Goal: Print the data exactly, leaving nothing out.

Dataset extract:
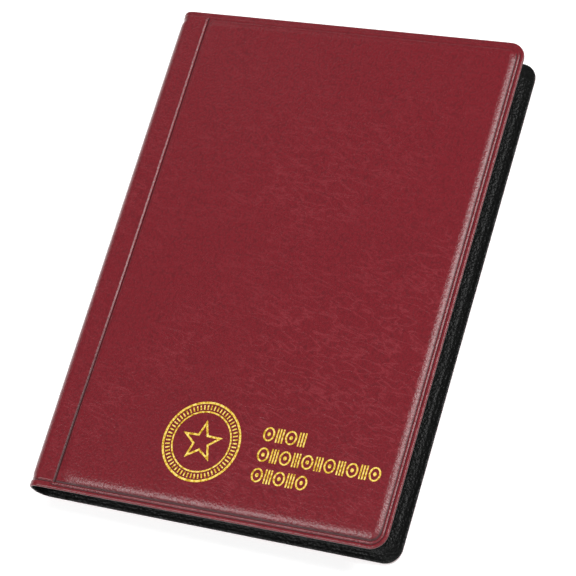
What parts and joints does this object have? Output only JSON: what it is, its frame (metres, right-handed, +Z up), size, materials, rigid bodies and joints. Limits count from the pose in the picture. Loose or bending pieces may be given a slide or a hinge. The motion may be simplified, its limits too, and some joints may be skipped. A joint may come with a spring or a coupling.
{
  "type": "pocket coin album",
  "caption": "Pocket coin album with stiff leatherette covers, a soft round spine and black leaves of clear coin pockets; the covers and leaves swing open flat.",
  "frame": {"origin": "centre of the album's footprint, on the surface it lies on", "axes": "+X from the spine to the fore-edge, +Y from tail to head, +Z up through the front cover"},
  "size_m": [0.124, 0.17, 0.0172],
  "materials": {
    "cover_skin": "burgundy PVC leatherette, fine pebble grain, satin",
    "lining": "black PVC leatherette, fine grain, satin",
    "board": "grey board, matt",
    "foil": "gold hot-stamping foil, slightly broken gloss",
    "page_sheet": "black PVC sheet, fine matt",
    "pocket_film": "clear soft PVC film, glossy"
  },
  "bodies": {
    "back_cover": {"back_cover_skin": "cover_skin", "back_board": "board", "back_lining": "lining"},
    "spine": {"spine_skin": "cover_skin", "spine_lining": "lining", "page_binding": "lining"},
    "front_cover": {"front_cover_skin": "cover_skin", "front_board": "board", "front_lining": "lining", "front_emblem": "foil", "front_ornament": "foil"},
    "page_01": {"page_backing_01": "page_sheet", "pocket_strips_01": "pocket_film", "pocket_flaps_01": "pocket_film"},
    "page_02": {"page_backing_02": "page_sheet", "pocket_strips_02": "pocket_film", "pocket_flaps_02": "pocket_film"},
    "page_03": {"page_backing_03": "page_sheet", "pocket_strips_03": "pocket_film", "pocket_flaps_03": "pocket_film"},
    "page_04": {"page_backing_04": "page_sheet", "pocket_strips_04": "pocket_film", "pocket_flaps_04": "pocket_film"},
    "page_05": {"page_backing_05": "page_sheet", "pocket_strips_05": "pocket_film", "pocket_flaps_05": "pocket_film"},
    "page_06": {"page_backing_06": "page_sheet", "pocket_strips_06": "pocket_film", "pocket_flaps_06": "pocket_film"},
    "page_07": {"page_backing_07": "page_sheet", "pocket_strips_07": "pocket_film", "pocket_flaps_07": "pocket_film"},
    "page_08": {"page_backing_08": "page_sheet", "pocket_strips_08": "pocket_film", "pocket_flaps_08": "pocket_film"},
    "page_09": {"page_backing_09": "page_sheet", "pocket_strips_09": "pocket_film", "pocket_flaps_09": "pocket_film"},
    "page_10": {"page_backing_10": "page_sheet", "pocket_strips_10": "pocket_film", "pocket_flaps_10": "pocket_film"}
  },
  "joints": [
    {"name": "spine_fold", "type": "hinge", "parent": "back_cover", "child": "spine", "pos_m": [-0.06062, 0, 0.00218], "axis": [0, -1, 0], "range_deg": [0, 90]},
    {"name": "front_cover_fold", "type": "hinge", "parent": "spine", "child": "front_cover", "pos_m": [-0.06062, 0, 0.01102], "axis": [0, -1, 0], "range_deg": [0, 88.06]},
    {"name": "page_turn_01", "type": "hinge", "parent": "spine", "child": "page_01", "pos_m": [-0.05735, 0, 0.00305], "axis": [0, -1, 0], "range_deg": [-78.1, 0]},
    {"name": "page_turn_02", "type": "hinge", "parent": "spine", "child": "page_02", "pos_m": [-0.05735, 0, 0.00381], "axis": [0, -1, 0], "range_deg": [-68.29, 0]},
    {"name": "page_turn_03", "type": "hinge", "parent": "spine", "child": "page_03", "pos_m": [-0.05735, 0, 0.00457], "axis": [0, -1, 0], "range_deg": [-58.48, 0]},
    {"name": "page_turn_04", "type": "hinge", "parent": "spine", "child": "page_04", "pos_m": [-0.05735, 0, 0.00533], "axis": [0, -1, 0], "range_deg": [-48.68, 0]},
    {"name": "page_turn_05", "type": "hinge", "parent": "spine", "child": "page_05", "pos_m": [-0.05735, 0, 0.00609], "axis": [0, -1, 0], "range_deg": [-38.87, 0]},
    {"name": "page_turn_06", "type": "hinge", "parent": "spine", "child": "page_06", "pos_m": [-0.05735, 0, 0.00685], "axis": [0, -1, 0], "range_deg": [0, 36.93]},
    {"name": "page_turn_07", "type": "hinge", "parent": "spine", "child": "page_07", "pos_m": [-0.05735, 0, 0.00761], "axis": [0, -1, 0], "range_deg": [0, 46.74]},
    {"name": "page_turn_08", "type": "hinge", "parent": "spine", "child": "page_08", "pos_m": [-0.05735, 0, 0.00837], "axis": [0, -1, 0], "range_deg": [0, 56.55]},
    {"name": "page_turn_09", "type": "hinge", "parent": "spine", "child": "page_09", "pos_m": [-0.05735, 0, 0.00913], "axis": [0, -1, 0], "range_deg": [0, 66.35]},
    {"name": "page_turn_10", "type": "hinge", "parent": "spine", "child": "page_10", "pos_m": [-0.05735, 0, 0.00989], "axis": [0, -1, 0], "range_deg": [0, 76.16]}
  ],
  "couplings": [
    {"joint": "front_cover_fold", "follows": "spine_fold", "ratio": 0.97844},
    {"joint": "page_turn_01", "follows": "spine_fold", "ratio": -0.86774},
    {"joint": "page_turn_02", "follows": "spine_fold", "ratio": -0.75879},
    {"joint": "page_turn_03", "follows": "spine_fold", "ratio": -0.64983},
    {"joint": "page_turn_04", "follows": "spine_fold", "ratio": -0.54088},
    {"joint": "page_turn_05", "follows": "spine_fold", "ratio": -0.43192},
    {"joint": "page_turn_06", "follows": "spine_fold", "ratio": 0.41037},
    {"joint": "page_turn_07", "follows": "spine_fold", "ratio": 0.51932},
    {"joint": "page_turn_08", "follows": "spine_fold", "ratio": 0.62828},
    {"joint": "page_turn_09", "follows": "spine_fold", "ratio": 0.73723},
    {"joint": "page_turn_10", "follows": "spine_fold", "ratio": 0.84619}
  ]
}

Solution to the exercise:
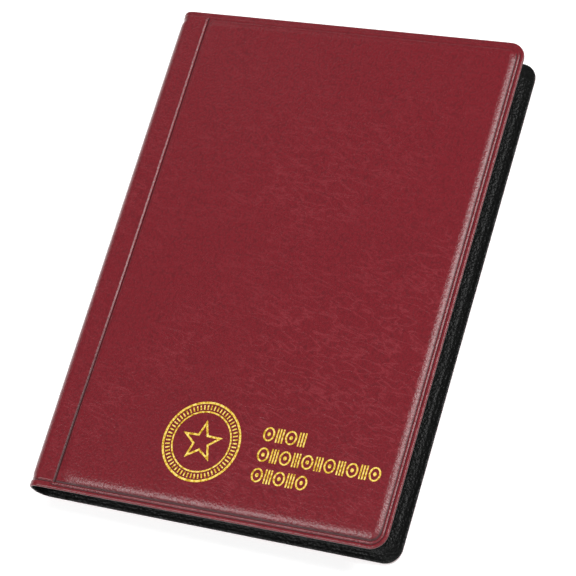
What parts and joints does this object have? Output only JSON: what it is, its frame (metres, right-handed, +Z up), size, materials, rigid bodies and joints. Limits count from the pose in the picture. Loose or bending pieces may be given a slide or a hinge. The motion may be simplified, its limits too, and some joints may be skipped. A joint may come with a spring or a coupling.
{
  "type": "pocket coin album",
  "caption": "Pocket coin album with stiff leatherette covers, a soft round spine and black leaves of clear coin pockets; the covers and leaves swing open flat.",
  "frame": {"origin": "centre of the album's footprint, on the surface it lies on", "axes": "+X from the spine to the fore-edge, +Y from tail to head, +Z up through the front cover"},
  "size_m": [0.124, 0.17, 0.0172],
  "materials": {
    "cover_skin": "burgundy PVC leatherette, fine pebble grain, satin",
    "lining": "black PVC leatherette, fine grain, satin",
    "board": "grey board, matt",
    "foil": "gold hot-stamping foil, slightly broken gloss",
    "page_sheet": "black PVC sheet, fine matt",
    "pocket_film": "clear soft PVC film, glossy"
  },
  "bodies": {
    "back_cover": {"back_cover_skin": "cover_skin", "back_board": "board", "back_lining": "lining"},
    "spine": {"spine_skin": "cover_skin", "spine_lining": "lining", "page_binding": "lining"},
    "front_cover": {"front_cover_skin": "cover_skin", "front_board": "board", "front_lining": "lining", "front_emblem": "foil", "front_ornament": "foil"},
    "page_01": {"page_backing_01": "page_sheet", "pocket_strips_01": "pocket_film", "pocket_flaps_01": "pocket_film"},
    "page_02": {"page_backing_02": "page_sheet", "pocket_strips_02": "pocket_film", "pocket_flaps_02": "pocket_film"},
    "page_03": {"page_backing_03": "page_sheet", "pocket_strips_03": "pocket_film", "pocket_flaps_03": "pocket_film"},
    "page_04": {"page_backing_04": "page_sheet", "pocket_strips_04": "pocket_film", "pocket_flaps_04": "pocket_film"},
    "page_05": {"page_backing_05": "page_sheet", "pocket_strips_05": "pocket_film", "pocket_flaps_05": "pocket_film"},
    "page_06": {"page_backing_06": "page_sheet", "pocket_strips_06": "pocket_film", "pocket_flaps_06": "pocket_film"},
    "page_07": {"page_backing_07": "page_sheet", "pocket_strips_07": "pocket_film", "pocket_flaps_07": "pocket_film"},
    "page_08": {"page_backing_08": "page_sheet", "pocket_strips_08": "pocket_film", "pocket_flaps_08": "pocket_film"},
    "page_09": {"page_backing_09": "page_sheet", "pocket_strips_09": "pocket_film", "pocket_flaps_09": "pocket_film"},
    "page_10": {"page_backing_10": "page_sheet", "pocket_strips_10": "pocket_film", "pocket_flaps_10": "pocket_film"}
  },
  "joints": [
    {"name": "spine_fold", "type": "hinge", "parent": "back_cover", "child": "spine", "pos_m": [-0.06062, 0, 0.00218], "axis": [0, -1, 0], "range_deg": [0, 90]},
    {"name": "front_cover_fold", "type": "hinge", "parent": "spine", "child": "front_cover", "pos_m": [-0.06062, 0, 0.01102], "axis": [0, -1, 0], "range_deg": [0, 88.06]},
    {"name": "page_turn_01", "type": "hinge", "parent": "spine", "child": "page_01", "pos_m": [-0.05735, 0, 0.00305], "axis": [0, -1, 0], "range_deg": [-78.1, 0]},
    {"name": "page_turn_02", "type": "hinge", "parent": "spine", "child": "page_02", "pos_m": [-0.05735, 0, 0.00381], "axis": [0, -1, 0], "range_deg": [-68.29, 0]},
    {"name": "page_turn_03", "type": "hinge", "parent": "spine", "child": "page_03", "pos_m": [-0.05735, 0, 0.00457], "axis": [0, -1, 0], "range_deg": [-58.48, 0]},
    {"name": "page_turn_04", "type": "hinge", "parent": "spine", "child": "page_04", "pos_m": [-0.05735, 0, 0.00533], "axis": [0, -1, 0], "range_deg": [-48.68, 0]},
    {"name": "page_turn_05", "type": "hinge", "parent": "spine", "child": "page_05", "pos_m": [-0.05735, 0, 0.00609], "axis": [0, -1, 0], "range_deg": [-38.87, 0]},
    {"name": "page_turn_06", "type": "hinge", "parent": "spine", "child": "page_06", "pos_m": [-0.05735, 0, 0.00685], "axis": [0, -1, 0], "range_deg": [0, 36.93]},
    {"name": "page_turn_07", "type": "hinge", "parent": "spine", "child": "page_07", "pos_m": [-0.05735, 0, 0.00761], "axis": [0, -1, 0], "range_deg": [0, 46.74]},
    {"name": "page_turn_08", "type": "hinge", "parent": "spine", "child": "page_08", "pos_m": [-0.05735, 0, 0.00837], "axis": [0, -1, 0], "range_deg": [0, 56.55]},
    {"name": "page_turn_09", "type": "hinge", "parent": "spine", "child": "page_09", "pos_m": [-0.05735, 0, 0.00913], "axis": [0, -1, 0], "range_deg": [0, 66.35]},
    {"name": "page_turn_10", "type": "hinge", "parent": "spine", "child": "page_10", "pos_m": [-0.05735, 0, 0.00989], "axis": [0, -1, 0], "range_deg": [0, 76.16]}
  ],
  "couplings": [
    {"joint": "front_cover_fold", "follows": "spine_fold", "ratio": 0.97844},
    {"joint": "page_turn_01", "follows": "spine_fold", "ratio": -0.86774},
    {"joint": "page_turn_02", "follows": "spine_fold", "ratio": -0.75879},
    {"joint": "page_turn_03", "follows": "spine_fold", "ratio": -0.64983},
    {"joint": "page_turn_04", "follows": "spine_fold", "ratio": -0.54088},
    {"joint": "page_turn_05", "follows": "spine_fold", "ratio": -0.43192},
    {"joint": "page_turn_06", "follows": "spine_fold", "ratio": 0.41037},
    {"joint": "page_turn_07", "follows": "spine_fold", "ratio": 0.51932},
    {"joint": "page_turn_08", "follows": "spine_fold", "ratio": 0.62828},
    {"joint": "page_turn_09", "follows": "spine_fold", "ratio": 0.73723},
    {"joint": "page_turn_10", "follows": "spine_fold", "ratio": 0.84619}
  ]
}